#### Instruction
Each line from the one containing "Recreate this object" through the one containing "LAID = Matrix.Translation(ZERO_AT)" is to be retyped exactly, both end lines included, and all other lines left out.

══════════════════════════════

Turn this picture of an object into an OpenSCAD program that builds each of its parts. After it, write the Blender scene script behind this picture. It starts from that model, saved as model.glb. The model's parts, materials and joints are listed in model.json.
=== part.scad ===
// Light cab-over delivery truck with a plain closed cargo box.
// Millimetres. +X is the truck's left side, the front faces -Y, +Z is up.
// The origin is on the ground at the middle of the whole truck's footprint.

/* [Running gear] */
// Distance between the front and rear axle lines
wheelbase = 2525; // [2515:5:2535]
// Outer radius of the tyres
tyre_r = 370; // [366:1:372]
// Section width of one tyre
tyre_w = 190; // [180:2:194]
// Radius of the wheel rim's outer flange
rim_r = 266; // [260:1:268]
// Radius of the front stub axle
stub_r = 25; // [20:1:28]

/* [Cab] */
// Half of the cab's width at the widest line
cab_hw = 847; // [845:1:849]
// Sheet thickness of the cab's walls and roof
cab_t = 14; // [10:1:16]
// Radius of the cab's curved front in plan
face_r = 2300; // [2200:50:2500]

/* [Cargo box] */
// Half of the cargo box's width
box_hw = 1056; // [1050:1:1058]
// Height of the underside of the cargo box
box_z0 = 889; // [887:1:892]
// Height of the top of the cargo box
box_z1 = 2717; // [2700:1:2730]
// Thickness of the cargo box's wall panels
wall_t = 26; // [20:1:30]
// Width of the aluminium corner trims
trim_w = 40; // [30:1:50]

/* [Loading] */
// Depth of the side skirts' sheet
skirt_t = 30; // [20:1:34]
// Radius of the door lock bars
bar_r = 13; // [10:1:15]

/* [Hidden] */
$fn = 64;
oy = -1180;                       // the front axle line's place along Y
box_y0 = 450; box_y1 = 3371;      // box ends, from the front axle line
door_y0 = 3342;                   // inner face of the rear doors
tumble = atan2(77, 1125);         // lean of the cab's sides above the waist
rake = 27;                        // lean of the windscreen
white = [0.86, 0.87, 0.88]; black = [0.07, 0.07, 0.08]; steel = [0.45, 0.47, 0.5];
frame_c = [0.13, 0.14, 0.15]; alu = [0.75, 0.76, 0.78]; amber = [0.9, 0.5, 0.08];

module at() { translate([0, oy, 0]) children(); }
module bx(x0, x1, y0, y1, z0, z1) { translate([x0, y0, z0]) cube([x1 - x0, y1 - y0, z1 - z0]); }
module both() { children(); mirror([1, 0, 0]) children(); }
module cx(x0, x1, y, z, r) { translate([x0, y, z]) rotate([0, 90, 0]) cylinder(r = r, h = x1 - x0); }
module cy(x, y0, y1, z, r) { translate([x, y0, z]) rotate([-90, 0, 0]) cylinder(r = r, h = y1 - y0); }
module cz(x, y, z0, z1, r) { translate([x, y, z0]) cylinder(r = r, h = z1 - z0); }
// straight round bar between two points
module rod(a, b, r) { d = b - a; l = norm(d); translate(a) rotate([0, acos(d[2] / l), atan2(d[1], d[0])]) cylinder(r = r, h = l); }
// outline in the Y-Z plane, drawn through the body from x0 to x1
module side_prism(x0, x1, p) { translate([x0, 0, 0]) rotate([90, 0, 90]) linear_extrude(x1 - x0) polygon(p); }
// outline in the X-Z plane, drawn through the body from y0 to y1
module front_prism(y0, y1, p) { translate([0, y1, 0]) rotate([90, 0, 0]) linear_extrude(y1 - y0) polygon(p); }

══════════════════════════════

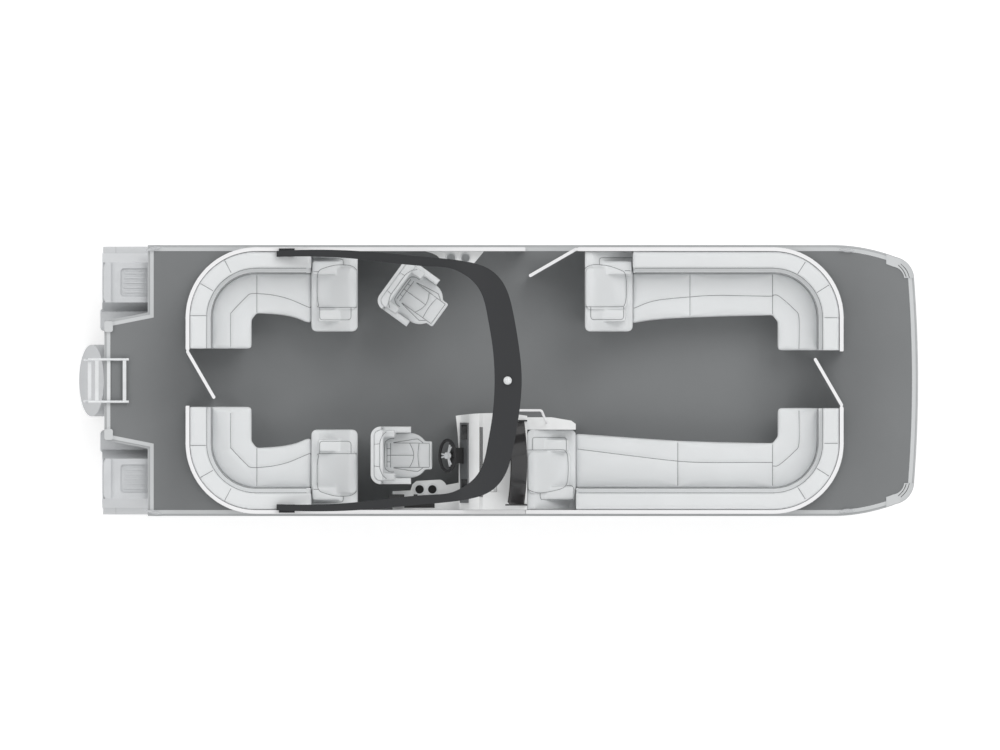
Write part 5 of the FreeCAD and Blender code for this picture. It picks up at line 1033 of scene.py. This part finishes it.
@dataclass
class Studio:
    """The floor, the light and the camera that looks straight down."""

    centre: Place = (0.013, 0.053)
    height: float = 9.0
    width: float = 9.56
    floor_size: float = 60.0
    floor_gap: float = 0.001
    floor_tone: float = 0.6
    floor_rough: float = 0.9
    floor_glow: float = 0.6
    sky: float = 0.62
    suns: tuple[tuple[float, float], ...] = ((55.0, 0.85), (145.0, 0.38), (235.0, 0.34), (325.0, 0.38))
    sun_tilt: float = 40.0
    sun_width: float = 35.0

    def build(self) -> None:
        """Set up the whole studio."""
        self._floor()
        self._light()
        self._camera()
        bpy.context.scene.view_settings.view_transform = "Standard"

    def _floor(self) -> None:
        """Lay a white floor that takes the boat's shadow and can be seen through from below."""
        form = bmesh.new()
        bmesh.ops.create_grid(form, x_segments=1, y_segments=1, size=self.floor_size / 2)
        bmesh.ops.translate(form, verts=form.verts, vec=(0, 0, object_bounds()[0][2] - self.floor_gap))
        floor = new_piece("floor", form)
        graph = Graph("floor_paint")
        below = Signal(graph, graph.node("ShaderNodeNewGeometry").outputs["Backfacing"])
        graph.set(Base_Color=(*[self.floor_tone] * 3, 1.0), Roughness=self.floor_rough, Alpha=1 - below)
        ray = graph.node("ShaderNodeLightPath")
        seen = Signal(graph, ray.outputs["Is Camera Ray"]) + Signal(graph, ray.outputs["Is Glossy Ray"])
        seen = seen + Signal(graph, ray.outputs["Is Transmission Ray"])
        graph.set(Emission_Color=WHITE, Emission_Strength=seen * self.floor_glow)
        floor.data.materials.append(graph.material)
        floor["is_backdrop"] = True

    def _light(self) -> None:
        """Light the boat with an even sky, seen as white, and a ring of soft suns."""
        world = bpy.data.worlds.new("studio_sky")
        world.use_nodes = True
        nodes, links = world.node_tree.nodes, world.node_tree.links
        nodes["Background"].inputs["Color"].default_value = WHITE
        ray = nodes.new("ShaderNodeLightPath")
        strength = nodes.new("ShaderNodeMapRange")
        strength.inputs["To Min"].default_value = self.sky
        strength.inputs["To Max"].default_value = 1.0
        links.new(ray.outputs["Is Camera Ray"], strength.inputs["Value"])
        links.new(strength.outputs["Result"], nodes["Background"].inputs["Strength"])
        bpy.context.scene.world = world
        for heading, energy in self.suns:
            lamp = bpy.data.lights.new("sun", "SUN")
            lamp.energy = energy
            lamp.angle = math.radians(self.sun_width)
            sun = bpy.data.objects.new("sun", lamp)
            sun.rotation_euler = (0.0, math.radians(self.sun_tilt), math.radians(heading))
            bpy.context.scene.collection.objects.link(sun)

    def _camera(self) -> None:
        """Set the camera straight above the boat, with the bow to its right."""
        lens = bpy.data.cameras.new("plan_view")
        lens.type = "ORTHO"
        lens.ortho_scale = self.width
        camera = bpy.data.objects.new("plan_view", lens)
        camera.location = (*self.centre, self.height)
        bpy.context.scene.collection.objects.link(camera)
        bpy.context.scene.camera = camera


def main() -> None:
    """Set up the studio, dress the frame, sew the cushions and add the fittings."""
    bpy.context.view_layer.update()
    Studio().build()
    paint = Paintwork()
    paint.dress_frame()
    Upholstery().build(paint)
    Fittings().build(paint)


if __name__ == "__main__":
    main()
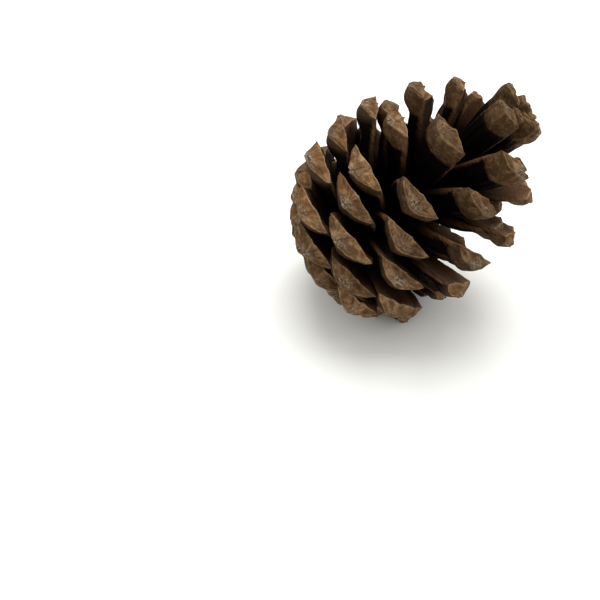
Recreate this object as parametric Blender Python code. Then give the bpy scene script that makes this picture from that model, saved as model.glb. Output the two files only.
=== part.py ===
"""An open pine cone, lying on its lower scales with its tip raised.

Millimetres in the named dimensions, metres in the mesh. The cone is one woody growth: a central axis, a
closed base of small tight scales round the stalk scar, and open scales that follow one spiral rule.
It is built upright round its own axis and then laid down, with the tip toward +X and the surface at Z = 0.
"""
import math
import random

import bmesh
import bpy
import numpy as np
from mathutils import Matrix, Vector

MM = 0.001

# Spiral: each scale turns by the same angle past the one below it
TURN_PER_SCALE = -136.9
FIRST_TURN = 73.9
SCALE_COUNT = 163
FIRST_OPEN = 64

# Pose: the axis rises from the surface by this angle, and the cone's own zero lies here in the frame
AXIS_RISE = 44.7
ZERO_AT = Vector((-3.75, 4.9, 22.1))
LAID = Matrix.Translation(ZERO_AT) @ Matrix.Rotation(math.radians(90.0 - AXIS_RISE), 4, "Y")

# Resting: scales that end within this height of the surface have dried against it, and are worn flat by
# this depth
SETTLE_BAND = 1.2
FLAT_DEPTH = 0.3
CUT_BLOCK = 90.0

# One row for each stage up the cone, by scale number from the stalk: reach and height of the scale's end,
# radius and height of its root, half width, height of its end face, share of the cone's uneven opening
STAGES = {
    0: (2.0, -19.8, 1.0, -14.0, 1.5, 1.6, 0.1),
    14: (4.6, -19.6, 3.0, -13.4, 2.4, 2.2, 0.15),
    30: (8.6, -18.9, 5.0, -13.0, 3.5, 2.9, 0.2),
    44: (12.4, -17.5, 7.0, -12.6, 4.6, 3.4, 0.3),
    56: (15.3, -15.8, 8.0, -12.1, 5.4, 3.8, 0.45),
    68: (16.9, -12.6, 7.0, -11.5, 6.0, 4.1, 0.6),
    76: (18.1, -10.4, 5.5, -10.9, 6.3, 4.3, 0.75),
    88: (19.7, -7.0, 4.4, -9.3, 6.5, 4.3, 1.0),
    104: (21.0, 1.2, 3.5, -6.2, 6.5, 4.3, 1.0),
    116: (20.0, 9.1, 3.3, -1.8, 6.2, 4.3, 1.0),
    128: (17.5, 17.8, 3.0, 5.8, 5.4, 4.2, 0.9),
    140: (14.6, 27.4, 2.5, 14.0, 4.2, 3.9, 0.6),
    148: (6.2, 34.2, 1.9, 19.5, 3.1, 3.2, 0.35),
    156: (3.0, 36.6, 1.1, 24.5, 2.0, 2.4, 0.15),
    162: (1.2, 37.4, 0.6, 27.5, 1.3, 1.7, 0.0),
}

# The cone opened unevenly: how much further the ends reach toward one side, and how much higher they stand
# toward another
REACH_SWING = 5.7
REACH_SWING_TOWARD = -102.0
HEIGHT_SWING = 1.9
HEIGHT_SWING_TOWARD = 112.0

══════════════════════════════

#### Answer in full
Recreate this object as parametric Blender Python code. Then give the bpy scene script that makes this picture from that model, saved as model.glb. Output the two files only.
=== part.py ===
"""An open pine cone, lying on its lower scales with its tip raised.

Millimetres in the named dimensions, metres in the mesh. The cone is one woody growth: a central axis, a
closed base of small tight scales round the stalk scar, and open scales that follow one spiral rule.
It is built upright round its own axis and then laid down, with the tip toward +X and the surface at Z = 0.
"""
import math
import random

import bmesh
import bpy
import numpy as np
from mathutils import Matrix, Vector

MM = 0.001

# Spiral: each scale turns by the same angle past the one below it
TURN_PER_SCALE = -136.9
FIRST_TURN = 73.9
SCALE_COUNT = 163
FIRST_OPEN = 64

# Pose: the axis rises from the surface by this angle, and the cone's own zero lies here in the frame
AXIS_RISE = 44.7
ZERO_AT = Vector((-3.75, 4.9, 22.1))
LAID = Matrix.Translation(ZERO_AT) @ Matrix.Rotation(math.radians(90.0 - AXIS_RISE), 4, "Y")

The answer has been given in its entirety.